Note that we are hearing from a Chicago company. Even though Chaifetz deals with all these violent encounters, and he may be excellent at providing after action counseling, he is unable to give reasonable advice on dealing with the actual threat.
Again from the story:
Face to Face With a Thief
Of course, confronting a workplace thief can be dangerous. "The worst thing you can do in a robbery is resist," says Dr. Chaifetz.
Earlier this year, he says, his firm dispatched crisis counselors to an office where an employee was pistol-whipped after trying to talk a gunman out of doing harm. "He had a pretty damaged face because of it," says Dr. Chaifetz.
If you do find yourself face to face with a robber, avoid looking the person in the eye, says Bruce Blythe, chief executive officer of Crisis Management International Inc. of Atlanta. "Keep as much distance as possible," he says.
Keep your distance? In a cubicle? Any room with a closed door? Who are they kidding? If you could leave the area you would not stand around to get pistol-whipped. You don't often hear about a gunman getting pistol-whipped. I don't ever want to be on the receive end of one, so I carry my own gun.
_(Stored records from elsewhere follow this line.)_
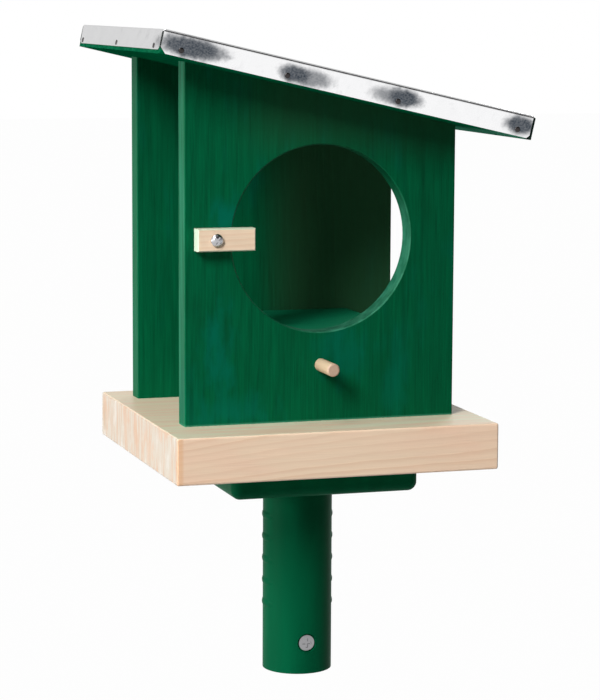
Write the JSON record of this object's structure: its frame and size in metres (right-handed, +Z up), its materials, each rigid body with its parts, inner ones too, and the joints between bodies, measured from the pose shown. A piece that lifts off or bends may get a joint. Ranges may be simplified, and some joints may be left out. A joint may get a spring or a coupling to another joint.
{
  "type": "pole-top jar bird feeder",
  "caption": "Pole-top bird feeder: a round hole in an upright board shows a jar lying on an inner shelf, under a sloping metal-capped board roof, with a turn button, a perch and a pole socket.",
  "frame": {"origin": "centre of the flat seat inside the pole socket, where the top of the pole bears", "axes": "+Z up along the pole, -Y towards the front with the round hole, +X towards the low side of the roof"},
  "size_m": [0.1738, 0.1547, 0.2981],
  "materials": {
    "bare_pine": "planed pine, unpainted",
    "green_stained_wood": "thin dark green wood stain with the grain showing",
    "dowel_wood": "sanded bare wood",
    "galvanised_sheet": "bright galvanised steel sheet, folded",
    "plated_nails": "plated steel",
    "plated_screws": "zinc-plated steel",
    "green_plastic": "moulded dark green plastic, slight sheen"
  },
  "bodies": {
    "root": {"base_board": "bare_pine", "front_wall": "green_stained_wood", "back_wall": "green_stained_wood", "shelf": "green_stained_wood", "perch": "dowel_wood", "turn_button_screw": "plated_screws", "roof_board": "green_stained_wood", "roof_sheet": "galvanised_sheet", "roof_nails_front": "plated_nails", "roof_nails_back": "plated_nails", "roof_nails_high": "plated_nails", "roof_nails_low": "plated_nails", "pole_socket": "green_plastic", "clamp_screw": "plated_screws", "front_wall_screw_left": "plated_screws", "front_wall_screw_right": "plated_screws", "back_wall_screw_left": "plated_screws", "back_wall_screw_right": "plated_screws", "socket_screw_front_left": "plated_screws", "socket_screw_front_right": "plated_screws", "socket_screw_back_left": "plated_screws", "socket_screw_back_right": "plated_screws"},
    "button": {"turn_button": "dowel_wood"}
  },
  "joints": [
    {"name": "button_turn", "type": "hinge", "parent": "root", "child": "button", "pos_m": [-0.0507, -0.0375, 0.1076], "axis": [0, 1, 0], "continuous": true}
  ]
}
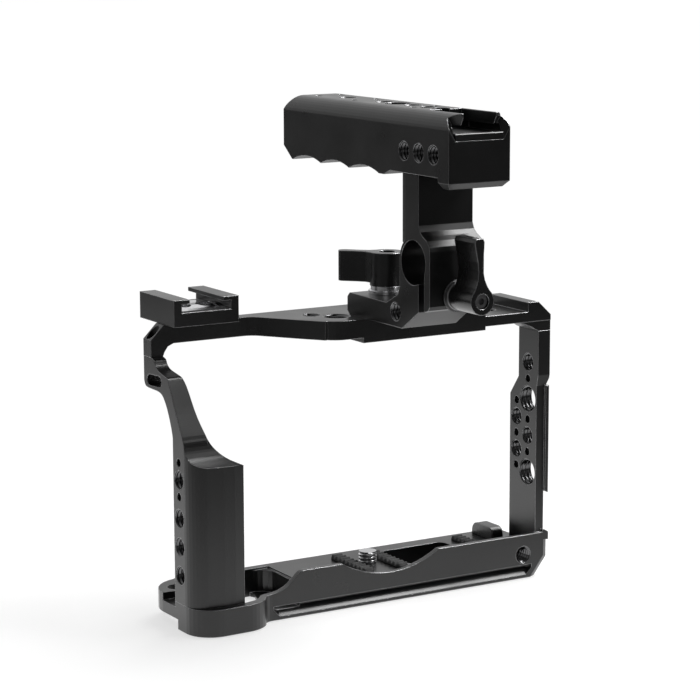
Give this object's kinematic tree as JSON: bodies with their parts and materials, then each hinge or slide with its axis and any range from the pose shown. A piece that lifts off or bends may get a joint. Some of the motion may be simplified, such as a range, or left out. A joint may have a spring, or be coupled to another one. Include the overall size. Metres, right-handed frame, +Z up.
{
  "type": "camera cage",
  "caption": "Camera cage with a lipped base, side grip, pierced upright, top plate with shoe, and a lever-clamped riser carrying a rod clamp and top handle.",
  "frame": {"origin": "middle of the width and depth of the whole part, on the surface it stands on; the lens-side face of the upright and top plate is at Y 0", "axes": "+X to the pierced upright across the camera, +Y from the lens side to the rear, +Z up"},
  "size_m": [0.1466, 0.109, 0.174],
  "materials": {
    "anodised": "satin black anodised, fine bead blasted",
    "rubber": "matt ribbed",
    "chrome": "polished",
    "steel": "fine turned",
    "dark_steel": "black oxide, fine"
  },
  "bodies": {
    "cage": {"base_frame": "anodised", "grip_upright": "anodised", "top_plate": "anodised", "cold_shoe": "anodised", "shoe_spring": "steel", "shoe_screw_front": "steel", "shoe_screw_rear": "steel", "seam_screw_left": "dark_steel", "seam_screw_right": "dark_steel", "grip_screw_front": "steel", "grip_screw_rear": "steel", "pad_left": "rubber", "pad_middle": "rubber", "pad_right": "rubber", "twist_block": "anodised", "twist_screw": "steel", "riser_clamp": "anodised", "pin_left": "steel", "pin_right": "steel", "handle_bar": "anodised", "handle_screw_front": "steel", "handle_screw_rear": "steel"},
    "camera_screw": {"camera_screw": "chrome"},
    "mount_stud": {"mount_stud": "steel", "mount_collar": "steel"},
    "mount_lever": {"mount_lever": "anodised", "mount_lever_screw": "dark_steel"},
    "rod_stud": {"rod_stud": "steel"},
    "rod_lever": {"rod_lever": "anodised", "rod_lever_screw": "dark_steel"}
  },
  "joints": [
    {"name": "camera_screw_turn", "type": "hinge", "parent": "cage", "child": "camera_screw", "pos_m": [0.0056, 0.015, 0.005], "axis": [0, 0, 1], "continuous": true},
    {"name": "mount_stud_turn", "type": "hinge", "parent": "cage", "child": "mount_stud", "pos_m": [0.00685, 0.004, 0.1086], "axis": [0, 0, 1], "continuous": true},
    {"name": "mount_lever_lift", "type": "slide", "parent": "mount_stud", "child": "mount_lever", "axis": [0, 0, 1], "range_m": [0, 0.0025], "stiffness_N_per_m": 200, "springref_m": -0.002},
    {"name": "rod_stud_turn", "type": "hinge", "parent": "cage", "child": "rod_stud", "pos_m": [0.00685, -0.0398, 0.1132], "axis": [0, 1, 0], "continuous": true},
    {"name": "rod_lever_lift", "type": "slide", "parent": "rod_stud", "child": "rod_lever", "axis": [0, -1, 0], "range_m": [0, 0.0025], "stiffness_N_per_m": 200, "springref_m": -0.002}
  ]
}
I'm not a violent person, but if some criminal dictates that someone in the room is going to be seriously injured, I have the tools to put him on the receiving end.
The BEST thing you can in a violent robbery is resist, with superior firepower. You are not fighting to survive, you are fighting to win. Criminals are cowards. Be aggressive. Make him react to you. This touchy feely nonsense can get you killed. Criminals are not coming into your space with a gun to make requests. They are there making demands. We are not talking about your things; we are taking about your life. No matter what the good doctor advises, I promise you your life is worth fighting for.
Again from the story:
Federal law and most state laws require employers to provide safe workplaces, says Jennifer Rubin, an employment lawyer for Mintz, Levin, Cohn, Ferris, Glovsky & Popeo P.C. in New York.
In general, worker-compensation laws prohibit employees from suing employers for workplace injuries except in circumstances involving gross negligence or recklessness, she says.
"It's hard to make the connection between employer recklessness and injuries sustained during a robbery," she says.
But even if no employees are hurt during a break-in, the experience can have a lasting impact on a work force, says Debra Holland, a crisis counselor in Los Angeles. Victims often experience symptoms such as anxiety, nightmares and difficulty concentrating for several days.
"People can't go back to work like normal because they've been traumatized," she says.
Employers are required to provide a safe workplace. I would argue (and there is a growing body of evidence to support me) that hanging a "no guns" sign on the building is negligent/reckless. It was once unthinkable to charge a parent with a crime for not providing seatbelts and child seats to children. Today it is generally accepted. It should be the same with a "no guns" policy for most employers. Your right to life is fundamental, as is your right to carry a gun to protect and insure it.
The city of Chicago and many of their residents may choose to ignore this simple fact, but we are hopeful the United States Supreme Court will soon clarify some of this law for them. We will take back our rights – one step at a time.
Jim Irvine is the Buckeye Firearms Association Chairman.